Kelf: You do see the test gets larger or smaller as they actually run, and when stitching tests together you can identify bottlenecks. So it is low-level information being reflected back up to the high level. But it does bring up another interesting topic, which is debug. We are all looking for ways to flag a transaction and watching it go through a system. Visualization at this level creates some interesting new areas. There is a world of new possibilities that this opens up. Now that we have raised the abstraction on system-level tests, it creates opportunities for debug and power analysis. You can expect to see all kinds of companies going after these opportunities.

SE: When you throw in the software angle, do things get more interesting?

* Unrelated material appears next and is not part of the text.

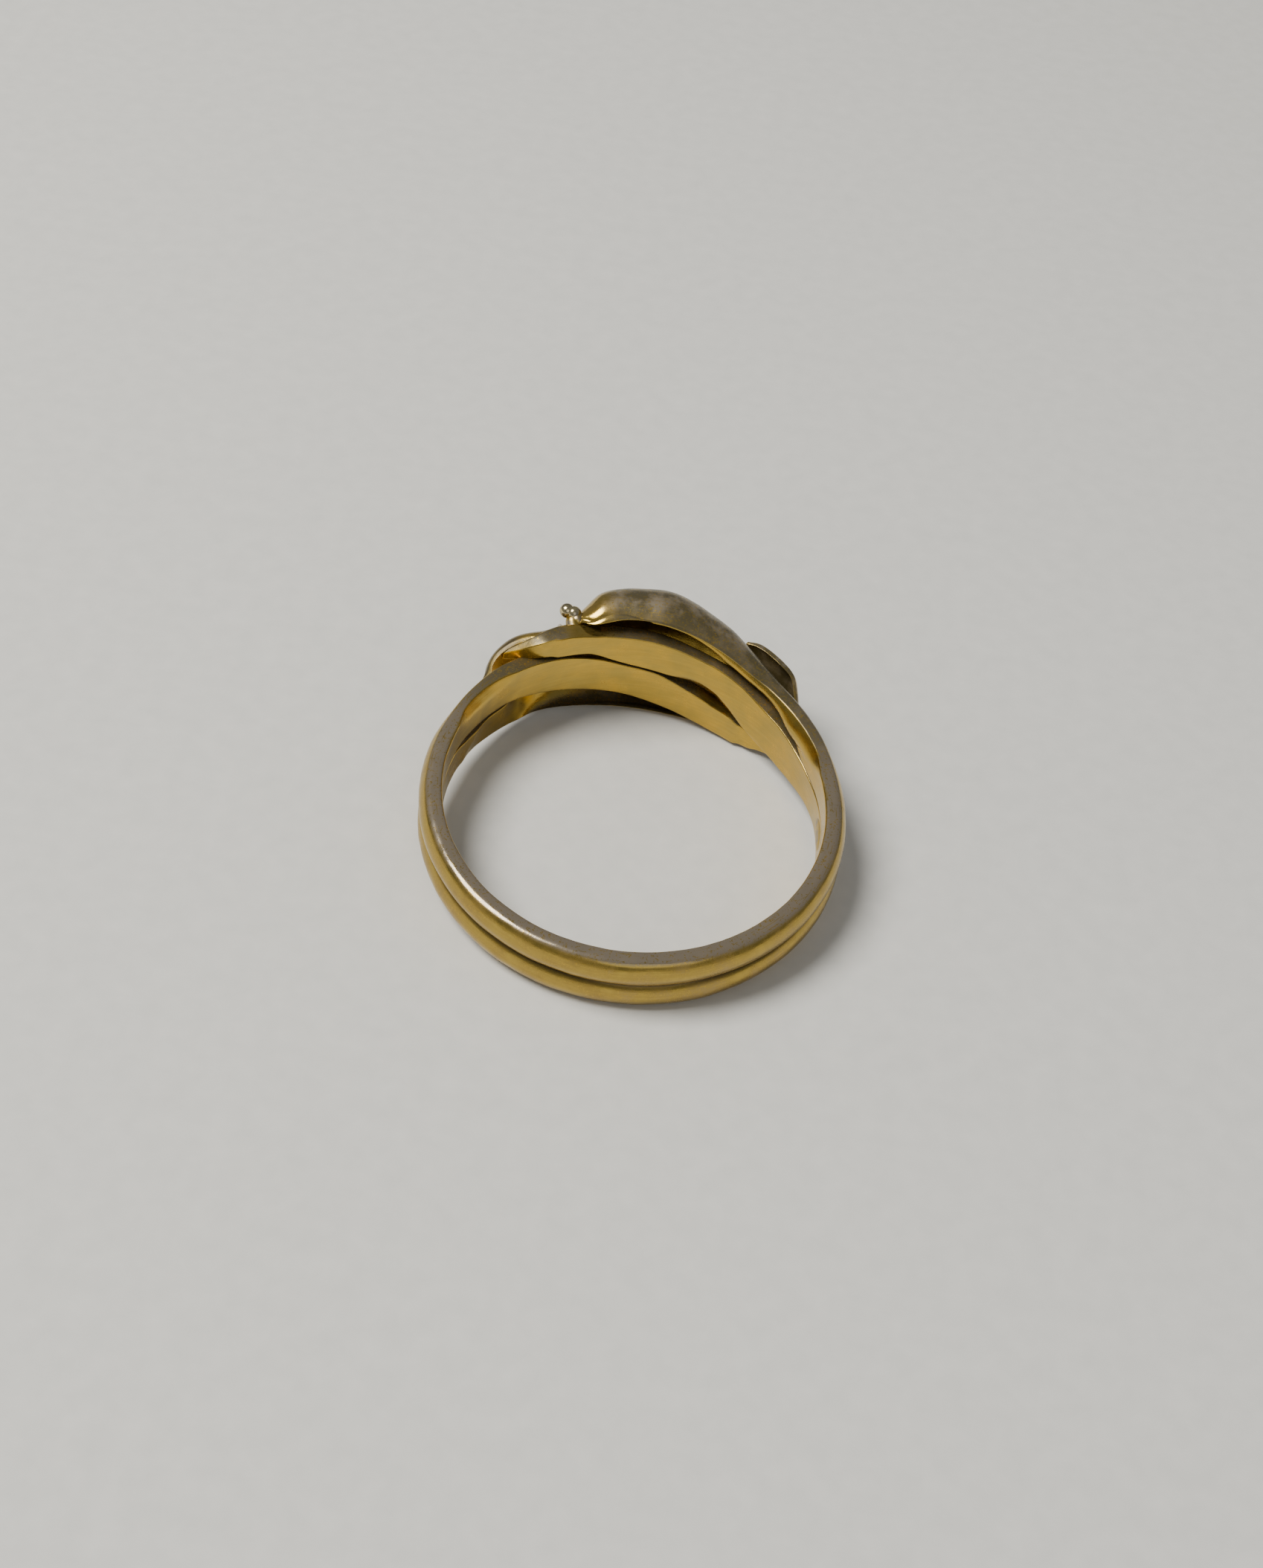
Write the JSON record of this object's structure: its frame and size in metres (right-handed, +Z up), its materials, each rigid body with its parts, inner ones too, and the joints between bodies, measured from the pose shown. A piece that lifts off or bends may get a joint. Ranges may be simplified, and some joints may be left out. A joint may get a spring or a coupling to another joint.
{
  "type": "double band ring",
  "caption": "Gold finger ring of soldered half-round bands that part at the shoulders into a hollow leaf front, crossing tongues with rounded buds, and small beads.",
  "frame": {"origin": "on the surface that the ring lies on, under the middle of its box", "axes": "+Y towards the leaf front, +Z up and roughly along the finger hole, +X to the right with the front at the far side"},
  "size_m": [0.02, 0.0224, 0.0069],
  "materials": {
    "gold": "satin worn yellow gold, dark brown-grey patina outside and in the grooves"
  },
  "bodies": {
    "root": {"ring": "gold"}
  },
  "joints": []
}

Anderson: Right, you have to watch what both the hardware and software are doing.

Melling: It can help you decode what the software is doing. Software that gets generated on these things is hairy — multiple threads on multiple cores, and figuring out what is happening and what is dependent on what else. The UML diagrams are proving to be very useful. They need those kinds of annotations to put into their reference guides and to show the operations that are valid.